TASK DIRECTIONS => Write out the listing beneath this instruction in its entirety, exactly as it reads.
**** DATASET EXCERPT
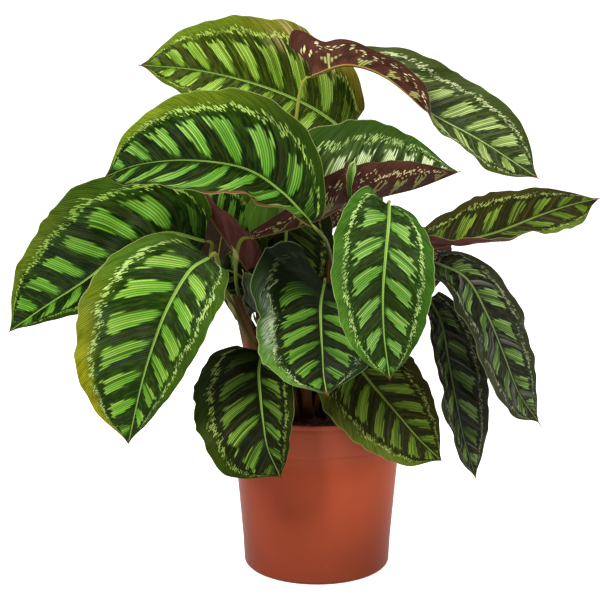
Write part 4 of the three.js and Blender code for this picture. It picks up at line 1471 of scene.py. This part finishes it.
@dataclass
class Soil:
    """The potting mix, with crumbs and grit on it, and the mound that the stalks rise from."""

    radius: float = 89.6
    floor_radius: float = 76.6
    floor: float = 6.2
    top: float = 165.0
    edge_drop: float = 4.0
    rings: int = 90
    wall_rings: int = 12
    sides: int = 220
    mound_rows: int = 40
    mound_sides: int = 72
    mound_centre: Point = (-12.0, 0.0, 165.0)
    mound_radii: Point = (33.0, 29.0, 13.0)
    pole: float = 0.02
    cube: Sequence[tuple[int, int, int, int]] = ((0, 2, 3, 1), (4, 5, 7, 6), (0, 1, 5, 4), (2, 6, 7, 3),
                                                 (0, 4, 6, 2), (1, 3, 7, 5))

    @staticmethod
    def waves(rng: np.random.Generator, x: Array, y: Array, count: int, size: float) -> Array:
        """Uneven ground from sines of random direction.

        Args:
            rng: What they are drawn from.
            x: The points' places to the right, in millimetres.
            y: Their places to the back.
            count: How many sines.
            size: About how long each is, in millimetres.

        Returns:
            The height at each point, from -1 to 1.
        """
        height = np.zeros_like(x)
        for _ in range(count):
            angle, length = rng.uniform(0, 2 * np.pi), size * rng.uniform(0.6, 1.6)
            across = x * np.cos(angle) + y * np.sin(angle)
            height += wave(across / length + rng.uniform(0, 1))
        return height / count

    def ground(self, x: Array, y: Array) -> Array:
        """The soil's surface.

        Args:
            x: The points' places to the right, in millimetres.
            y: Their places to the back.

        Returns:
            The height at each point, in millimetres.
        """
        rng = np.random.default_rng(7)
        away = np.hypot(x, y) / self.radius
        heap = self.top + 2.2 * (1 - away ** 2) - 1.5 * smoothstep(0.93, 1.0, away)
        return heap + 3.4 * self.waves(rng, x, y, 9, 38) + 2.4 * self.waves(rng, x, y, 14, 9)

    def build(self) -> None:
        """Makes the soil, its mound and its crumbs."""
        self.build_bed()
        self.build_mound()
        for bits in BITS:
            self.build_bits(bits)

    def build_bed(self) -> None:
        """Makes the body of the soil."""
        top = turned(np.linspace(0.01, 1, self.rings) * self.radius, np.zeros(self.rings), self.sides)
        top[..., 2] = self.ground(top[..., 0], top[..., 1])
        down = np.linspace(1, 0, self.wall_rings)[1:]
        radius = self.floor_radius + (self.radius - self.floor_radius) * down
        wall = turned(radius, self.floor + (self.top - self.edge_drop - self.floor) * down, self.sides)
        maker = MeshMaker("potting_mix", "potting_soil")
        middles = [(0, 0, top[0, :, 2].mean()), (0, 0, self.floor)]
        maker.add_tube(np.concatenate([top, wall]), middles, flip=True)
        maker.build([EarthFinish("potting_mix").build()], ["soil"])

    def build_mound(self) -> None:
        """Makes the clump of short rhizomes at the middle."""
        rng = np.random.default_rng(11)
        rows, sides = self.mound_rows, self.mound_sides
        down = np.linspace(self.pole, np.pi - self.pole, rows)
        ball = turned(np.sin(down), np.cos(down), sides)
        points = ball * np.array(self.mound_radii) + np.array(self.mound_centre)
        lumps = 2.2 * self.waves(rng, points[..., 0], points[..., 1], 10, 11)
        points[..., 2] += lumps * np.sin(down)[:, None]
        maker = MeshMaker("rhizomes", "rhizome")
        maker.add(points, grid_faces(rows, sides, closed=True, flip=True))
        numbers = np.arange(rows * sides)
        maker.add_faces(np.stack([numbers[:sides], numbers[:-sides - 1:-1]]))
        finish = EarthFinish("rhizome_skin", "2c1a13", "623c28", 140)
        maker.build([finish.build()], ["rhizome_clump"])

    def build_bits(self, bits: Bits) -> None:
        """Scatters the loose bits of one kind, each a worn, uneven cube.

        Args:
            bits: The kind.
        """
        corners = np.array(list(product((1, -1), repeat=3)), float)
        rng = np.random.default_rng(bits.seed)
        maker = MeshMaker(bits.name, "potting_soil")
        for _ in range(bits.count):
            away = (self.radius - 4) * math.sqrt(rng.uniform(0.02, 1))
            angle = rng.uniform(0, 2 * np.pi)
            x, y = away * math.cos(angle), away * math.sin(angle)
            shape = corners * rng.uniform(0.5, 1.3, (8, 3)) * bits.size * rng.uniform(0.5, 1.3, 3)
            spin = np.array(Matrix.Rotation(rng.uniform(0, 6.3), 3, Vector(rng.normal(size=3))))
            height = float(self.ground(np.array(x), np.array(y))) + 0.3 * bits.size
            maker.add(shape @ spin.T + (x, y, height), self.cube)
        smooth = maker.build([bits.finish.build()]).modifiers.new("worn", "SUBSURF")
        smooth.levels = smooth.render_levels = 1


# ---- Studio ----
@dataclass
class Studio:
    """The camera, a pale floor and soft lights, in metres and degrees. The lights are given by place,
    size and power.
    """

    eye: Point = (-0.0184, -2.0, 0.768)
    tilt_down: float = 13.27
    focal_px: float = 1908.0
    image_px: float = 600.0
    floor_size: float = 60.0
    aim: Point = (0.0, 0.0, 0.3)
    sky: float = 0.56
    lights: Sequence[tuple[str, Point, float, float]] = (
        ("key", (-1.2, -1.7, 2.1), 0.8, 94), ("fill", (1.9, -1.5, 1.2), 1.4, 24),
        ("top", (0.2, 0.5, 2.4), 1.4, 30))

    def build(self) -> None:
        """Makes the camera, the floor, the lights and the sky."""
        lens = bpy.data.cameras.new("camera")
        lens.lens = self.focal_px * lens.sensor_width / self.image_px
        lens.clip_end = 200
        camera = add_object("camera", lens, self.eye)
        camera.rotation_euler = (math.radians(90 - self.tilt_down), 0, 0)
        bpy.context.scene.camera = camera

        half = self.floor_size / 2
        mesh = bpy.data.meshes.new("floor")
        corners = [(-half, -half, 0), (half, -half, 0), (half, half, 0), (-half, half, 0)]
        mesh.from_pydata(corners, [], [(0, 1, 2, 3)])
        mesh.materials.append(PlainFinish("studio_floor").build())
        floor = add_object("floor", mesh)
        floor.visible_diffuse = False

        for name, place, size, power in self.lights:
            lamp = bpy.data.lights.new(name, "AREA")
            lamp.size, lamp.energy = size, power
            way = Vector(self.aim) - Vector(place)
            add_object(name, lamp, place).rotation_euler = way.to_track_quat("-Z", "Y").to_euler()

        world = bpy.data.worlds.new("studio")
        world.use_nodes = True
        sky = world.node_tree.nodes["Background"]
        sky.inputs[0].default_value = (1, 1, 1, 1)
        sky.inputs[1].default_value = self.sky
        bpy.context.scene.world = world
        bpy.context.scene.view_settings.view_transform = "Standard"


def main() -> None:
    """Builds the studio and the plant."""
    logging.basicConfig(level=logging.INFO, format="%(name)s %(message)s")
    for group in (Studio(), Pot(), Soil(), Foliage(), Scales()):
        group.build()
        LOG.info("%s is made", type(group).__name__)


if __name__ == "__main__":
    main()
********
ANSWER TO THIS EXERCISE =>
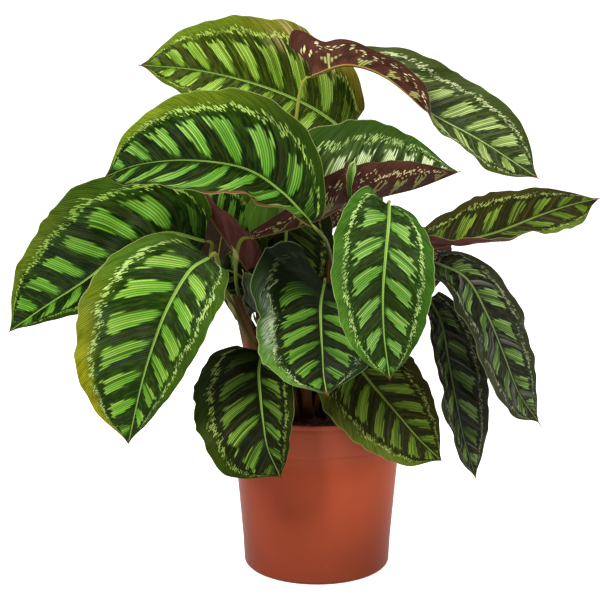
Write part 4 of the three.js and Blender code for this picture. It picks up at line 1471 of scene.py. This part finishes it.
@dataclass
class Soil:
    """The potting mix, with crumbs and grit on it, and the mound that the stalks rise from."""

    radius: float = 89.6
    floor_radius: float = 76.6
    floor: float = 6.2
    top: float = 165.0
    edge_drop: float = 4.0
    rings: int = 90
    wall_rings: int = 12
    sides: int = 220
    mound_rows: int = 40
    mound_sides: int = 72
    mound_centre: Point = (-12.0, 0.0, 165.0)
    mound_radii: Point = (33.0, 29.0, 13.0)
    pole: float = 0.02
    cube: Sequence[tuple[int, int, int, int]] = ((0, 2, 3, 1), (4, 5, 7, 6), (0, 1, 5, 4), (2, 6, 7, 3),
                                                 (0, 4, 6, 2), (1, 3, 7, 5))

    @staticmethod
    def waves(rng: np.random.Generator, x: Array, y: Array, count: int, size: float) -> Array:
        """Uneven ground from sines of random direction.

        Args:
            rng: What they are drawn from.
            x: The points' places to the right, in millimetres.
            y: Their places to the back.
            count: How many sines.
            size: About how long each is, in millimetres.

        Returns:
            The height at each point, from -1 to 1.
        """
        height = np.zeros_like(x)
        for _ in range(count):
            angle, length = rng.uniform(0, 2 * np.pi), size * rng.uniform(0.6, 1.6)
            across = x * np.cos(angle) + y * np.sin(angle)
            height += wave(across / length + rng.uniform(0, 1))
        return height / count

    def ground(self, x: Array, y: Array) -> Array:
        """The soil's surface.

        Args:
            x: The points' places to the right, in millimetres.
            y: Their places to the back.

        Returns:
            The height at each point, in millimetres.
        """
        rng = np.random.default_rng(7)
        away = np.hypot(x, y) / self.radius
        heap = self.top + 2.2 * (1 - away ** 2) - 1.5 * smoothstep(0.93, 1.0, away)
        return heap + 3.4 * self.waves(rng, x, y, 9, 38) + 2.4 * self.waves(rng, x, y, 14, 9)

    def build(self) -> None:
        """Makes the soil, its mound and its crumbs."""
        self.build_bed()
        self.build_mound()
        for bits in BITS:
            self.build_bits(bits)

    def build_bed(self) -> None:
        """Makes the body of the soil."""
        top = turned(np.linspace(0.01, 1, self.rings) * self.radius, np.zeros(self.rings), self.sides)
        top[..., 2] = self.ground(top[..., 0], top[..., 1])
        down = np.linspace(1, 0, self.wall_rings)[1:]
        radius = self.floor_radius + (self.radius - self.floor_radius) * down
        wall = turned(radius, self.floor + (self.top - self.edge_drop - self.floor) * down, self.sides)
        maker = MeshMaker("potting_mix", "potting_soil")
        middles = [(0, 0, top[0, :, 2].mean()), (0, 0, self.floor)]
        maker.add_tube(np.concatenate([top, wall]), middles, flip=True)
        maker.build([EarthFinish("potting_mix").build()], ["soil"])

    def build_mound(self) -> None:
        """Makes the clump of short rhizomes at the middle."""
        rng = np.random.default_rng(11)
        rows, sides = self.mound_rows, self.mound_sides
        down = np.linspace(self.pole, np.pi - self.pole, rows)
        ball = turned(np.sin(down), np.cos(down), sides)
        points = ball * np.array(self.mound_radii) + np.array(self.mound_centre)
        lumps = 2.2 * self.waves(rng, points[..., 0], points[..., 1], 10, 11)
        points[..., 2] += lumps * np.sin(down)[:, None]
        maker = MeshMaker("rhizomes", "rhizome")
        maker.add(points, grid_faces(rows, sides, closed=True, flip=True))
        numbers = np.arange(rows * sides)
        maker.add_faces(np.stack([numbers[:sides], numbers[:-sides - 1:-1]]))
        finish = EarthFinish("rhizome_skin", "2c1a13", "623c28", 140)
        maker.build([finish.build()], ["rhizome_clump"])

    def build_bits(self, bits: Bits) -> None:
        """Scatters the loose bits of one kind, each a worn, uneven cube.

        Args:
            bits: The kind.
        """
        corners = np.array(list(product((1, -1), repeat=3)), float)
        rng = np.random.default_rng(bits.seed)
        maker = MeshMaker(bits.name, "potting_soil")
        for _ in range(bits.count):
            away = (self.radius - 4) * math.sqrt(rng.uniform(0.02, 1))
            angle = rng.uniform(0, 2 * np.pi)
            x, y = away * math.cos(angle), away * math.sin(angle)
            shape = corners * rng.uniform(0.5, 1.3, (8, 3)) * bits.size * rng.uniform(0.5, 1.3, 3)
            spin = np.array(Matrix.Rotation(rng.uniform(0, 6.3), 3, Vector(rng.normal(size=3))))
            height = float(self.ground(np.array(x), np.array(y))) + 0.3 * bits.size
            maker.add(shape @ spin.T + (x, y, height), self.cube)
        smooth = maker.build([bits.finish.build()]).modifiers.new("worn", "SUBSURF")
        smooth.levels = smooth.render_levels = 1


# ---- Studio ----
@dataclass
class Studio:
    """The camera, a pale floor and soft lights, in metres and degrees. The lights are given by place,
    size and power.
    """

    eye: Point = (-0.0184, -2.0, 0.768)
    tilt_down: float = 13.27
    focal_px: float = 1908.0
    image_px: float = 600.0
    floor_size: float = 60.0
    aim: Point = (0.0, 0.0, 0.3)
    sky: float = 0.56
    lights: Sequence[tuple[str, Point, float, float]] = (
        ("key", (-1.2, -1.7, 2.1), 0.8, 94), ("fill", (1.9, -1.5, 1.2), 1.4, 24),
        ("top", (0.2, 0.5, 2.4), 1.4, 30))

    def build(self) -> None:
        """Makes the camera, the floor, the lights and the sky."""
        lens = bpy.data.cameras.new("camera")
        lens.lens = self.focal_px * lens.sensor_width / self.image_px
        lens.clip_end = 200
        camera = add_object("camera", lens, self.eye)
        camera.rotation_euler = (math.radians(90 - self.tilt_down), 0, 0)
        bpy.context.scene.camera = camera

        half = self.floor_size / 2
        mesh = bpy.data.meshes.new("floor")
        corners = [(-half, -half, 0), (half, -half, 0), (half, half, 0), (-half, half, 0)]
        mesh.from_pydata(corners, [], [(0, 1, 2, 3)])
        mesh.materials.append(PlainFinish("studio_floor").build())
        floor = add_object("floor", mesh)
        floor.visible_diffuse = False

        for name, place, size, power in self.lights:
            lamp = bpy.data.lights.new(name, "AREA")
            lamp.size, lamp.energy = size, power
            way = Vector(self.aim) - Vector(place)
            add_object(name, lamp, place).rotation_euler = way.to_track_quat("-Z", "Y").to_euler()

        world = bpy.data.worlds.new("studio")
        world.use_nodes = True
        sky = world.node_tree.nodes["Background"]
        sky.inputs[0].default_value = (1, 1, 1, 1)
        sky.inputs[1].default_value = self.sky
        bpy.context.scene.world = world
        bpy.context.scene.view_settings.view_transform = "Standard"


def main() -> None:
    """Builds the studio and the plant."""
    logging.basicConfig(level=logging.INFO, format="%(name)s %(message)s")
    for group in (Studio(), Pot(), Soil(), Foliage(), Scales()):
        group.build()
        LOG.info("%s is made", type(group).__name__)


if __name__ == "__main__":
    main()